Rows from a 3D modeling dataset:
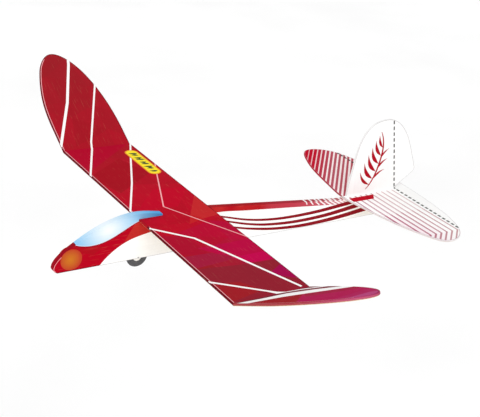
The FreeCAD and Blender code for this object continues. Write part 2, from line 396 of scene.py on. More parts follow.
def foam_rubber():
    """Moulded black rubber gone grey with dust: even, soft highlights over a fine pebble."""
    material, tree = new_material("moulded_grey_rubber")
    place = add(tree, "ShaderNodeTexCoord").outputs["Object"]
    pebble = add(
        tree,
        "ShaderNodeTexNoise",
        {"Vector": place, "Scale": 1 / (0.35 * MM), "Detail": 3.0},
    ).outputs["Fac"]
    dust = add(
        tree,
        "ShaderNodeTexNoise",
        {"Vector": place, "Scale": 1 / (4.0 * MM), "Detail": 4.0, "Roughness": 0.7},
    ).outputs["Fac"]
    colour = add(
        tree,
        "ShaderNodeValToRGB",
        {"Fac": dust},
        stops=[(0.30, ink("#434345")), (0.60, ink("#525255")), (0.80, ink("#6a6866"))],
    ).outputs["Color"]
    rough = add(
        tree, "ShaderNodeMath", {0: dust, 1: 0.25, 2: 0.55}, operation="MULTIPLY_ADD"
    ).outputs[0]
    relief = add(
        tree, "ShaderNodeBump", {"Strength": 0.4, "Distance": 0.03 * MM, "Height": pebble}
    ).outputs[0]
    shader = add(
        tree,
        "ShaderNodeBsdfPrincipled",
        {"Base Color": colour, "Roughness": rough, "Normal": relief},
    ).outputs[0]
    add(tree, "ShaderNodeOutputMaterial", {"Surface": shader})
    return material


def moulded_plastic():
    """White polypropylene, injection moulded: slightly waxy, with faint flow marks."""
    material, tree = new_material("moulded_white_polypropylene")
    place = add(tree, "ShaderNodeTexCoord").outputs["Object"]
    flow = add(
        tree,
        "ShaderNodeTexNoise",
        {"Vector": place, "Scale": 1 / (1.6 * MM), "Detail": 3.0, "Distortion": 0.8},
    ).outputs["Fac"]
    colour = add(
        tree,
        "ShaderNodeValToRGB",
        {"Fac": flow},
        stops=[(0.3, ink("#f2f2ef")), (0.7, ink("#ffffff"))],
    ).outputs["Color"]
    rough = add(
        tree, "ShaderNodeMath", {0: flow, 1: 0.2, 2: 0.28}, operation="MULTIPLY_ADD"
    ).outputs[0]
    relief = add(
        tree, "ShaderNodeBump", {"Strength": 0.15, "Distance": 0.02 * MM, "Height": flow}
    ).outputs[0]
    shader = add(
        tree,
        "ShaderNodeBsdfPrincipled",
        {"Base Color": colour, "Roughness": rough, "Normal": relief},
    ).outputs[0]
    add(tree, "ShaderNodeOutputMaterial", {"Surface": shader})
    return material


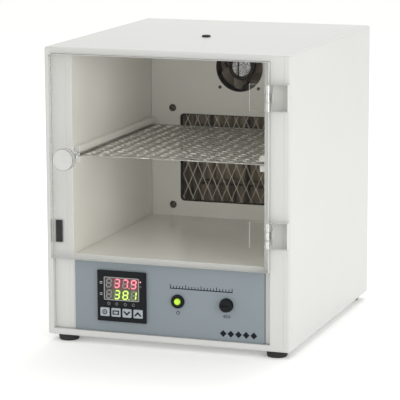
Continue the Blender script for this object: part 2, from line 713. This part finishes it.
bright_steel = new_finish("bright_steel", 0.0006, [(0.54, 0.54, 0.53), (0.70, 0.70, 0.69)],
                          (0.2, 0.36), bump=0.05, stretch=(1, 1, 6), Metallic=1.0)
dull_steel = new_finish("dull_steel", 0.003, [(0.09, 0.07, 0.05), (0.18, 0.145, 0.11)],
                        (0.42, 0.6), bump=0.06, Metallic=0.8)
shaped("heater_bracket", dull_steel, "case", 0.0001)

probe_low, probe_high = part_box("temperature_probe")
probe_x, _, probe_z = middle_of("temperature_probe")
probe_radius, collar_radius = 0.002, (probe_high.x - probe_low.x) / 2
collar_back = wall_low.y - 0.0002
tip_angles = [a * math.pi / 12 for a in range(7)]
tip = [(probe_radius * math.sin(a), probe_low.y + probe_radius * (1 - math.cos(a))) for a in tip_angles]
probe = turned("probe", (probe_x, probe_z), [
    *tip, (probe_radius, collar_back - 0.003), (collar_radius - 0.0004, collar_back - 0.003),
    (collar_radius, collar_back - 0.0026), (collar_radius, collar_back), (probe_radius, collar_back),
    (probe_radius, probe_high.y), (0, probe_high.y)], sides=40)
put("probe", probe, bright_steel, "case", ["temperature_probe"])


# ---------------------------------------------------------------- door
# Clear acrylic sheet with polished edges. A turned knob of the same is held by a screw from the
# back, and a matt black magnet strip on the latch stile meets its strike on the door.

def clear_finish(name, tint, passes):
    """Clear plastic that lets the lamps' and the surround's light through to what lies behind it."""
    material = new_shader(name, Base_Color=(*tint, 1), Roughness=0.012, Transmission_Weight=1.0, IOR=1.49,
                          Specular_Tint=(0.15, 0.15, 0.15, 1))
    grain(material, 0.03, roughness=(0.004, 0.022), detail=2.0)
    tree = material.node_tree
    shader, output = tree.nodes["Principled BSDF"], tree.nodes["Material Output"]
    straight = add_node(tree, "ShaderNodeBsdfTransparent", {"Color": (*passes, 1)})
    path = add_node(tree, "ShaderNodeLightPath")
    either = add_node(tree, "ShaderNodeMixShader")
    through = add_node(tree, "ShaderNodeMath", operation="MAXIMUM")
    wire(tree, (path, "Is Shadow Ray", through, 0), (path, "Is Diffuse Ray", through, 1),
         (through, "Value", either, 0), (shader, "BSDF", either, 1), (straight, "BSDF", either, 2),
         (either, "Shader", output, "Surface"))
    return material


acrylic = clear_finish("clear_acrylic", (0.985, 0.99, 0.985), (0.97, 0.97, 0.965))
satin_edge = new_finish("satin_edge", 0.0008, [(0.655, 0.659, 0.647), (0.705, 0.709, 0.697)],
                        (0.34, 0.5), bump=0.05, Transmission_Weight=0.15, IOR=1.49)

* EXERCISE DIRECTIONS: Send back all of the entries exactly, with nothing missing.

* ANSWER TO THE EXERCISE:
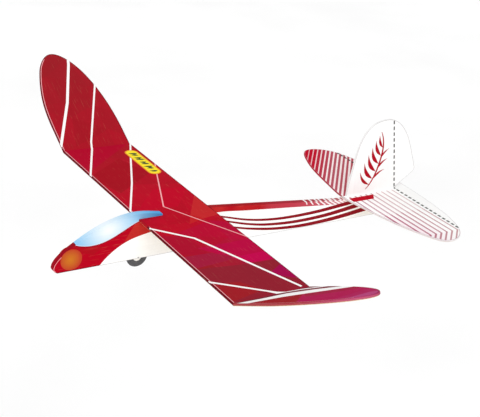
The FreeCAD and Blender code for this object continues. Write part 2, from line 396 of scene.py on. More parts follow.
def foam_rubber():
    """Moulded black rubber gone grey with dust: even, soft highlights over a fine pebble."""
    material, tree = new_material("moulded_grey_rubber")
    place = add(tree, "ShaderNodeTexCoord").outputs["Object"]
    pebble = add(
        tree,
        "ShaderNodeTexNoise",
        {"Vector": place, "Scale": 1 / (0.35 * MM), "Detail": 3.0},
    ).outputs["Fac"]
    dust = add(
        tree,
        "ShaderNodeTexNoise",
        {"Vector": place, "Scale": 1 / (4.0 * MM), "Detail": 4.0, "Roughness": 0.7},
    ).outputs["Fac"]
    colour = add(
        tree,
        "ShaderNodeValToRGB",
        {"Fac": dust},
        stops=[(0.30, ink("#434345")), (0.60, ink("#525255")), (0.80, ink("#6a6866"))],
    ).outputs["Color"]
    rough = add(
        tree, "ShaderNodeMath", {0: dust, 1: 0.25, 2: 0.55}, operation="MULTIPLY_ADD"
    ).outputs[0]
    relief = add(
        tree, "ShaderNodeBump", {"Strength": 0.4, "Distance": 0.03 * MM, "Height": pebble}
    ).outputs[0]
    shader = add(
        tree,
        "ShaderNodeBsdfPrincipled",
        {"Base Color": colour, "Roughness": rough, "Normal": relief},
    ).outputs[0]
    add(tree, "ShaderNodeOutputMaterial", {"Surface": shader})
    return material


def moulded_plastic():
    """White polypropylene, injection moulded: slightly waxy, with faint flow marks."""
    material, tree = new_material("moulded_white_polypropylene")
    place = add(tree, "ShaderNodeTexCoord").outputs["Object"]
    flow = add(
        tree,
        "ShaderNodeTexNoise",
        {"Vector": place, "Scale": 1 / (1.6 * MM), "Detail": 3.0, "Distortion": 0.8},
    ).outputs["Fac"]
    colour = add(
        tree,
        "ShaderNodeValToRGB",
        {"Fac": flow},
        stops=[(0.3, ink("#f2f2ef")), (0.7, ink("#ffffff"))],
    ).outputs["Color"]
    rough = add(
        tree, "ShaderNodeMath", {0: flow, 1: 0.2, 2: 0.28}, operation="MULTIPLY_ADD"
    ).outputs[0]
    relief = add(
        tree, "ShaderNodeBump", {"Strength": 0.15, "Distance": 0.02 * MM, "Height": flow}
    ).outputs[0]
    shader = add(
        tree,
        "ShaderNodeBsdfPrincipled",
        {"Base Color": colour, "Roughness": rough, "Normal": relief},
    ).outputs[0]
    add(tree, "ShaderNodeOutputMaterial", {"Surface": shader})
    return material


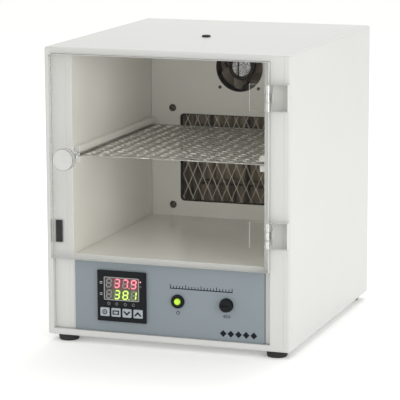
Continue the Blender script for this object: part 2, from line 713. This part finishes it.
bright_steel = new_finish("bright_steel", 0.0006, [(0.54, 0.54, 0.53), (0.70, 0.70, 0.69)],
                          (0.2, 0.36), bump=0.05, stretch=(1, 1, 6), Metallic=1.0)
dull_steel = new_finish("dull_steel", 0.003, [(0.09, 0.07, 0.05), (0.18, 0.145, 0.11)],
                        (0.42, 0.6), bump=0.06, Metallic=0.8)
shaped("heater_bracket", dull_steel, "case", 0.0001)

probe_low, probe_high = part_box("temperature_probe")
probe_x, _, probe_z = middle_of("temperature_probe")
probe_radius, collar_radius = 0.002, (probe_high.x - probe_low.x) / 2
collar_back = wall_low.y - 0.0002
tip_angles = [a * math.pi / 12 for a in range(7)]
tip = [(probe_radius * math.sin(a), probe_low.y + probe_radius * (1 - math.cos(a))) for a in tip_angles]
probe = turned("probe", (probe_x, probe_z), [
    *tip, (probe_radius, collar_back - 0.003), (collar_radius - 0.0004, collar_back - 0.003),
    (collar_radius, collar_back - 0.0026), (collar_radius, collar_back), (probe_radius, collar_back),
    (probe_radius, probe_high.y), (0, probe_high.y)], sides=40)
put("probe", probe, bright_steel, "case", ["temperature_probe"])


# ---------------------------------------------------------------- door
# Clear acrylic sheet with polished edges. A turned knob of the same is held by a screw from the
# back, and a matt black magnet strip on the latch stile meets its strike on the door.

def clear_finish(name, tint, passes):
    """Clear plastic that lets the lamps' and the surround's light through to what lies behind it."""
    material = new_shader(name, Base_Color=(*tint, 1), Roughness=0.012, Transmission_Weight=1.0, IOR=1.49,
                          Specular_Tint=(0.15, 0.15, 0.15, 1))
    grain(material, 0.03, roughness=(0.004, 0.022), detail=2.0)
    tree = material.node_tree
    shader, output = tree.nodes["Principled BSDF"], tree.nodes["Material Output"]
    straight = add_node(tree, "ShaderNodeBsdfTransparent", {"Color": (*passes, 1)})
    path = add_node(tree, "ShaderNodeLightPath")
    either = add_node(tree, "ShaderNodeMixShader")
    through = add_node(tree, "ShaderNodeMath", operation="MAXIMUM")
    wire(tree, (path, "Is Shadow Ray", through, 0), (path, "Is Diffuse Ray", through, 1),
         (through, "Value", either, 0), (shader, "BSDF", either, 1), (straight, "BSDF", either, 2),
         (either, "Shader", output, "Surface"))
    return material


acrylic = clear_finish("clear_acrylic", (0.985, 0.99, 0.985), (0.97, 0.97, 0.965))
satin_edge = new_finish("satin_edge", 0.0008, [(0.655, 0.659, 0.647), (0.705, 0.709, 0.697)],
                        (0.34, 0.5), bump=0.05, Transmission_Weight=0.15, IOR=1.49)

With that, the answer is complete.